Currently Wasmi uses wasmi_ir's Instruction enum for its simple instruction dispatch:

loop {
match *self.ip.get() {

This is among the simplest solution for an interpreter execution implementation. IIRC this is also called "indirect token threading" since under the hood Wasmi dispatches on the enum discriminant of the Instruction enum which acts as the "token".

However, with an increasing number of instructions this indirect token threading dispatch reaches its limits concerning performance. One explanation for this is that having to maintain the table mapping from token -> instruction-handler does no longer neatly fit in the CPU's L1 cache when there are many hundreds of instructions.
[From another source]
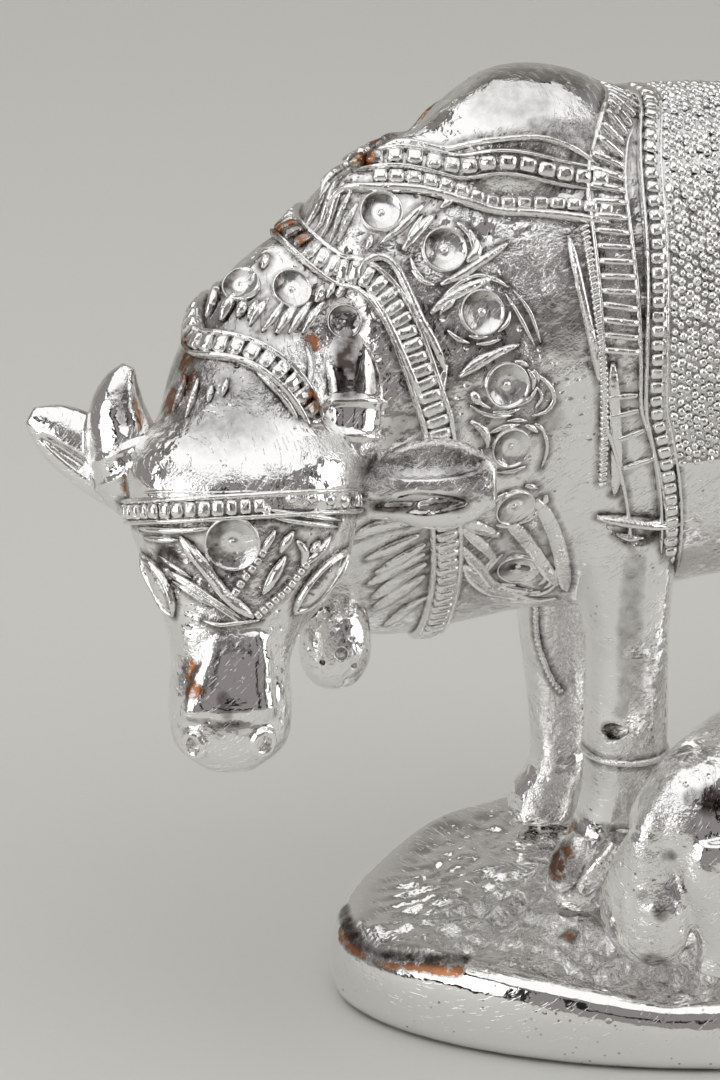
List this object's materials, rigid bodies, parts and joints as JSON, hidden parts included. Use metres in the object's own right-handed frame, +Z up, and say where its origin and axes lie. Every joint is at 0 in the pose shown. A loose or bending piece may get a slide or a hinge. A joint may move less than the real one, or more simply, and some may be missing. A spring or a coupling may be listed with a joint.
{
  "type": "cow and calf figurine",
  "caption": "Silver-plated cast figure of a humped cow in festival harness with her suckling calf, standing on an oval plinth.",
  "frame": {"origin": "centre of the plinth's underside", "axes": "+Z up; the cow faces -X and turns her head towards -Y, the side the calf stands on"},
  "size_m": [0.1484, 0.069, 0.1086],
  "materials": {
    "silver_plate": "bright plating over a rough casting, rubbed to copper on edges"
  },
  "bodies": {
    "root": {"plinth": "silver_plate", "cow": "silver_plate", "calf": "silver_plate"}
  },
  "joints": []
}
Maybe this is also the reason why LLVM does not generate such a branch table and instead uses codegen for Wasmi's instruction dispatch that I genuinely have never succeeded to fully understand.

Wasmi currently has 550 (!simd) and 800 (simd) instructions and according to the theory described above it would benefits extremely from implementing a direct threading instruction dispatch. For this, instead of dispatching on the Instructions's enum discriminant, the Wasmi translator instead translates Instructions without their discriminant and with a function pointer to their instruction handler. This eliminates having to dispatch upon the discriminant during instruction execution.

The most efficient Wasm interpreters such as makepad-stitch and Wasm3 employ this dispatch technique to great success.

Another advantage of using direct threading dispatch in Wasmi is that it would allow to use 8-bytes of instruction parameters per instruction instead of just 6 bytes. This would enable to specialize some f32 and f64 instructions with immediate variants similar to their i32 and i64 counterparts. Similar improvements to instruction encoding could be made across the board. The major obvious downside is that Wasmi's IR (or bytecode) would use significantly (~1.5-2x) more memory since the baseline for instruction sizes is 16 bytes instead of just 8 bytes due to having an up to 64-bit function pointer instead of a 2-byte enum discriminant followed by a minimum 8 bytes of parameters instead of just 6 bytes.